7 Responses to “A Vineyard of One’s Own”

  1. Carolyn Says:

    ‘You had me with the red in the circles’ but your accompanying text sealed the deal as I began to go back into previous posts seeking how long it had been since I’d been smitten by the wisdom of the artist, who in applying for a particular commission, drew a smiple red circle as an example of his art [posted 2-10-08 ‘The Red Circle’]; the image and the integrity and the grace of the gesture became a point of invitation to remember that whoever and whatever I am, wherever and however deep my creative bent, is sufficient – a week or so later [2-18-08 ‘Knock, Knock’] came a post with a similar vein through your text and some encouragement from the poet Rumi, that summons to peek over the thresholds of others, look inside their doors, but in order to do your own God given task a piece of the labor is to ‘knock on your own door’…do your own practices….seek the creative joy and the Holy fingerprint in that personal landscape: certainly envy is no stranger to me, but then there is this: we do serve as mirrors for one another, don’t we? An offering of gratitude, then, to all of the aforementioned for the counsel that has so resonated for me these recent and far-flung days as I keep learning to ‘tend my own vineyard’.

  2. Mad Monk Says:

    What about the virtual vineyard? Check your webstats, Jan. You may be surprised to know how many people are “reading” your art, and sharing it with many people.
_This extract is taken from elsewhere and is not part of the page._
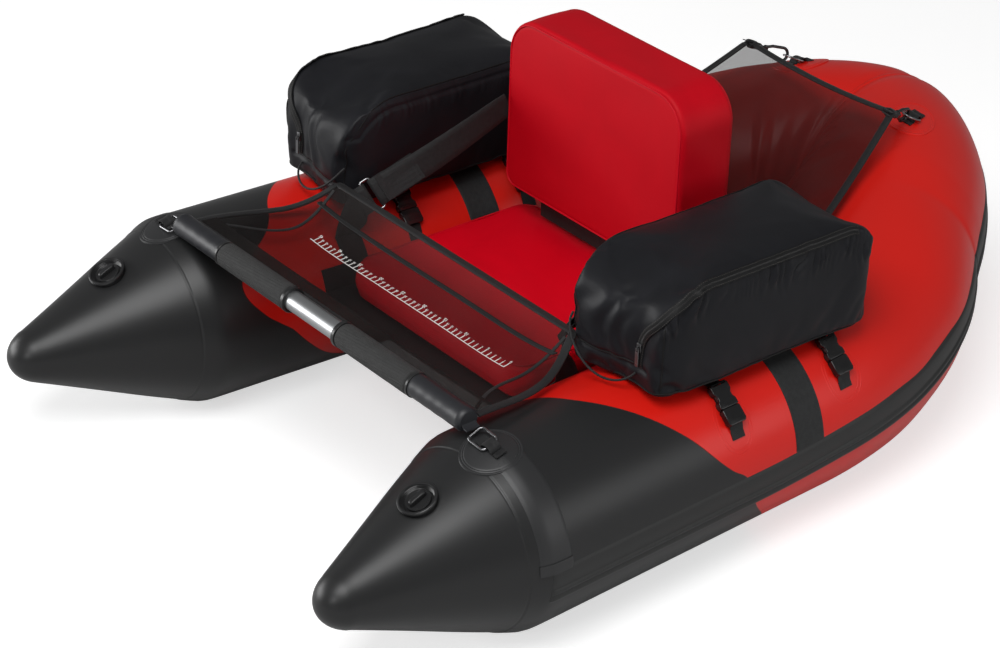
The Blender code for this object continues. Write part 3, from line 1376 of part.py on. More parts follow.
def stern_fitting(name, side):
    """A stern patch with its loop, the D-ring, the snap hook round it and the hook's gate."""
    loop_frame, ring_frame = stern_ring_frame(side)
    along = REACH[-1] - STERN_PATCH_INSET
    patch = add_piece(
        name + "_stern_patch",
        skin_patch(side, along, STERN_PATCH_ANGLE, STERN_PATCH_RADIUS, STERN_PATCH_GAP, PATCH_THICKNESS),
        "hull_red")
    combine(patch, webbing_loop(loop_frame, PATCH_THICKNESS / 2), "UNION")
    pivot = ring_frame.translation
    ring = d_ring(ring_frame, STERN_RING_REACH, STERN_RING_WIDTH)
    add_piece(name + "_stern_ring", wire(ring, STERN_RING_WIRE, WIRE_SIDES, closed=True), "steel", pivot)
    middle = hook_bend_place()
    neck = middle + HOOK_SHANK
    path = [Vector((0, neck + PRONG_ROOT, HOOK_NECK)), Vector((0, neck, HOOK_NECK))]
    for k in range(HOOK_ARC_STEPS + 1):
        turn = math.pi / 2 + math.pi * k / HOOK_ARC_STEPS
        path.append(Vector((0, middle + HOOK_BEND * math.cos(turn), HOOK_BEND * math.sin(turn))))
    tip = Vector((0, middle + HOOK_TIP, -HOOK_BEND))
    path.append(tip)
    wired = wire([ring_frame @ p for p in path], HOOK_WIRE, HOOK_SIDES)
    hook = add_piece(name + "_net_hook", wired, "plastic_black")
    half = HOOK_BASE_WIDTH / 2
    depth = HOOK_BASE_DEPTH
    outline = [(-half * NECK_WIDTH_SHARE, neck), (half * NECK_WIDTH_SHARE, neck), (half, neck + depth),
               (half, neck + HOOK_BASE_LENGTH), (-half, neck + HOOK_BASE_LENGTH), (-half, neck + depth)]
    combine(hook, prism(outline, depth, ring_frame), "UNION")
    slot = half - HOOK_WIRE
    eye = box((-slot, neck + depth, -depth), (slot, neck + HOOK_BASE_LENGTH - HOOK_WIRE, depth), ring_frame)
    combine(hook, eye, "DIFFERENCE")
    root = Vector((0, neck - GATE_CLEARANCE, -HOOK_NECK))
    heading = (tip - root).normalized()
    end = tip - heading * GATE_CLEARANCE
    gate_pivot = ring_frame @ root
    gate = wire([gate_pivot, ring_frame @ root.lerp(end, 0.5), ring_frame @ end], GATE_WIRE, HOOK_SIDES)
    add_piece(name + "_hook_gate", gate, "plastic_black", gate_pivot)
    return ring_frame @ Vector((0, neck + HOOK_BASE_LENGTH + NET_CORNER_MARGIN, 0))


def cargo_net(corner):
    """The cargo net behind the backrest, hung between the tubes, and its binding."""
    front = skin(1, along_at(NET_FRONT_Y), NET_FRONT_ANGLE, SKIN_GAP + NET_BINDING_THICKNESS / 2)

    def point(across, share):
        x = across * blend(front.x, abs(corner.x), share)
        y = blend(front.y, corner.y, share)
        edge_sag = NET_EDGE_SAG * 4 * share * (1 - share)
        middle_sag = NET_MIDDLE_SAG * (1 - across * across) * (MIDDLE_SAG_SHARE + 4 * share * (1 - share))
        height = blend(front.z, corner.z, share) - edge_sag - middle_sag / (1 + MIDDLE_SAG_SHARE)
        return Vector((x, y, clear_of_tube(x, y, height, SKIN_GAP + NET_BINDING_THICKNESS / 2)))

    def height(place, edge):
        return clear_of_tube(place.x, place.y, edge.z, SKIN_GAP + NET_BINDING_THICKNESS / 2)

    add_piece("cargo_net", sheet_of(point, NET_COLUMNS, NET_ROWS, NET_THICKNESS), "mesh_black")
    path = rim_path(point, NET_COLUMNS, NET_ROWS, True)
    add_piece("net_binding", binding(path, True, NET_BINDING_WIDTH, NET_BINDING_THICKNESS, height),
              "webbing_black")


stern_bulkhead()
spreader_bar()
apron()
sling_piece = seat_sling()
seat_cushion()
backrest()
for prefix, sign in SIDES.items():
    air_tube = air_chamber(prefix, sign)
    valve(prefix, sign, air_tube)
    rub_strake(prefix, sign)
    ring_place = bow_ring(prefix, bow_patch(prefix, sign))
    bar_fittings(prefix, sign, ring_place)
    back_strap(prefix, sign, sling_piece)
    side_bag(prefix, sign)
    zip_slider(prefix, sign)
    bag_band(prefix, sign)
    for end, place_y in (("front", BUCKLE_FRONT_Y), ("rear", BUCKLE_REAR_Y)):
        bag_buckle(prefix + "_" + end, sign, place_y)
        inner_buckle(prefix + "_" + end, sign, place_y)
    net_corner = stern_fitting(prefix, sign)
cargo_net(net_corner)
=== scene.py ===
"""The float tube, dressed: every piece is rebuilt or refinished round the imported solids.

Metres, +Z up, port is +X and the noses point to -Y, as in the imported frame.
"""

import bmesh
import bpy
import json
import math
import numpy as np
from mathutils import Matrix, Vector
from mathutils.bvhtree import BVHTree
from mathutils.geometry import interpolate_bezier


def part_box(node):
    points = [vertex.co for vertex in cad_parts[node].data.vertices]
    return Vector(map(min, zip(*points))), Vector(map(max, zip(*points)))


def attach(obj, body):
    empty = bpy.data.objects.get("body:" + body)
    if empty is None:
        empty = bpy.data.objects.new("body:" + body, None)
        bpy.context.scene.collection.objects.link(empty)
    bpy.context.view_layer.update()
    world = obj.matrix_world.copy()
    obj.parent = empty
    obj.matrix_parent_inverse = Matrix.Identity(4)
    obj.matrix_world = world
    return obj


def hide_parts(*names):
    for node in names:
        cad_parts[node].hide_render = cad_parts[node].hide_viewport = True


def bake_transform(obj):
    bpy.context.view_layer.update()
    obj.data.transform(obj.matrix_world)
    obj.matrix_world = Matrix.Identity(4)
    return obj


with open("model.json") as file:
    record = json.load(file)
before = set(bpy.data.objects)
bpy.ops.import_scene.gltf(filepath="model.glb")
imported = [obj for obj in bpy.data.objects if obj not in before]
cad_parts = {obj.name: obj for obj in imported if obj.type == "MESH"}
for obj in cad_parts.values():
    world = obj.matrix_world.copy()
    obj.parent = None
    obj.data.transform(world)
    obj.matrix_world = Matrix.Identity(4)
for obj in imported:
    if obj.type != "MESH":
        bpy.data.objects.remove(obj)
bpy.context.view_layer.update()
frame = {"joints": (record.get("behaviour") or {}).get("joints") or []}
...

    As for your small apt, we live in 1000 sqare feet with me and my wife and a baby. Needless to say, it has brought us closer :-)
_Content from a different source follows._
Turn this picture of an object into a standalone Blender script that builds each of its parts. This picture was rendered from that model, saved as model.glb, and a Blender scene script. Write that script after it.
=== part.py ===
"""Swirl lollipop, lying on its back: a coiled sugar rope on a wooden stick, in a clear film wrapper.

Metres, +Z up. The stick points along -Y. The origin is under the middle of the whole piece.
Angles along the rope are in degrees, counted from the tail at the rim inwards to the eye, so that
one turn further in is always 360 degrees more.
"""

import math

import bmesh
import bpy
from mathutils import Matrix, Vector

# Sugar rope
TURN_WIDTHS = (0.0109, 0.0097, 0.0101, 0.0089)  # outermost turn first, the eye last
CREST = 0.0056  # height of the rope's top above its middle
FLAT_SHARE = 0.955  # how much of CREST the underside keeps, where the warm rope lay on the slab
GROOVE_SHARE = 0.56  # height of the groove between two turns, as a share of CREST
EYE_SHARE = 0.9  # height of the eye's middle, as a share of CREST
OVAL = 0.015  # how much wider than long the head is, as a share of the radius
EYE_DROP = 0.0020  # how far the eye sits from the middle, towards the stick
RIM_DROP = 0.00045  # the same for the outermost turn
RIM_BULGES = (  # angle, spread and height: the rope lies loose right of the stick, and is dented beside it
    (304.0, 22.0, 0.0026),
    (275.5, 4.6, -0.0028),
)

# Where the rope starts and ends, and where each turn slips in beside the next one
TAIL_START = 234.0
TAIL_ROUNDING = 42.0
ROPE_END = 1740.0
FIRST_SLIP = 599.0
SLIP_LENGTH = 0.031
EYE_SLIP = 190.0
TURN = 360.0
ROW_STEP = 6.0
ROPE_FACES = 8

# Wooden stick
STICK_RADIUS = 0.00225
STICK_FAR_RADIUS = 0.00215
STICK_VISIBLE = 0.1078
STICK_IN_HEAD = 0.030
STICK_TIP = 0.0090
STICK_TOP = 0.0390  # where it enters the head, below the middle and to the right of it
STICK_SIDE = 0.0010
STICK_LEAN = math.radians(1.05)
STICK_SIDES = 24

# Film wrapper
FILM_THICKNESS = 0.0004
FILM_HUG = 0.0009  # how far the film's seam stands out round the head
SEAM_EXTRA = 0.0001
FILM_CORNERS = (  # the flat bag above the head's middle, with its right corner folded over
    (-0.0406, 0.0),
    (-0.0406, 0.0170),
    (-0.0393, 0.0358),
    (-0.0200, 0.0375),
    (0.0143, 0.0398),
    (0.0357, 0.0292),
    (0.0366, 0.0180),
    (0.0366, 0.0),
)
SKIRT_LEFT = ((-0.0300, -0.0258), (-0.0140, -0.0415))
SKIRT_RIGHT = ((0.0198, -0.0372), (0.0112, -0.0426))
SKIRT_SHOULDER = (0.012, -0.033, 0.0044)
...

    Keep up the wonderful writing. And I am happy to see that you are engaging with other artists. It will always lead to a fruitful experience for those of us who visit you online.

    Peace.

  3. Doug Wiebe Says:

    I appreciate your good insights. Thanks for taking the time to meditate and reflect and then to share. I love being part of your virtual community. I’ve been thinking about the wild generosity of God, of course expressed most profoundly in the cross, and how if we could be drawn more to that, have our eyes fixed more to observe this wild generosity in the cross and day to day experiences, that then we would be so overwhelmed with the observation and experience of His grace, that some deliverance from “envy” would be accomplished. Some old song writers caught it such as “Amazing love, how can it be?” “The love of God is greater far…” “How deep the father’s love for us..” “O boundless salvation” “O the deep deep love…” etc. Peace.

  4. hot cup Says:

    oh yes… Grunewald Guild. i spent a summer there once upon a time… how changing and enhancing that was! it’s a great parable bout being loved for who we are, where we are, doing whatever work we are called to do…. large, small, or somewhere inbetween….

  5. Beverly Says:

    Hello there. My best wishes and appreciation to you, Jan. I have admired your work for some time. About two years ago I discovered your website while I was in the middle of enormous personal change…leaving my chaplaincy position to focus on full-time mothering without any crystalline vision of how that was supposed to work out. My husband was staying at home at the time. Two years later, I’m still working two days a week in my chaplaincy position, living in 1003 sq. feet of habitable space with my husband and nearly 6 yo son, and anticipating our next baby. While in seminary I wrote my major paper on envy because it has been a driving force (like it or not) in my life. I love the image of pharoah’s skinny cows! I liked Ann and Barry Ulanov’s book on envy. Don’t remember the title.

    I discovered your blog through the link of the week from Textweek.org. What a life-giving place you have created here. A beautiful vineyard indeed. I will be adding it to my list of links if that is okay with you. Thank you for being a mentor in the ways of living with joy and integrity. God bless you!

  6. Rosalie Nelson Says:

    Jan– I just need to affirm how delightful I find your blog collages; as well as the thought-provoking meditation that accompanies them. I guess I was feeling some envy at your creativity, too! I found your site about 6 months ago, and have been reading/seeing it ever since! Thanks too, for having a blog that is easy to file a comment on!

    PS my area of ‘creativity’ is poetry, and envy of other poets can be found within a poet’s heart, too!

  7. Jan from Rhode Island Says:

    Hi Jan – I found your website just a few months ago and since then have been reading it faithfully. Your “small” pieces of artwork have been illuminating my heart and mind week by week, so first of all, thank you for them. Their glowing warmth and invitational intimacy have been very sustaining to me recently and to where I find myself on my own journey. Now for your words…last night I found myself experiencing a bout of unexpected envy which left me going to bed feeling pretty unsettled. I woke up this morning feeling the need to read your blog, not knowing of course what your topic was. Needless to say I am filled with gratitude once again, feel a new direction for my prayer, and am much more willing to let this painful opening in me lead me in some new God -inviting ways. Thanks for your honesty…it was consoling to me and for sharing your very beautiful gifts.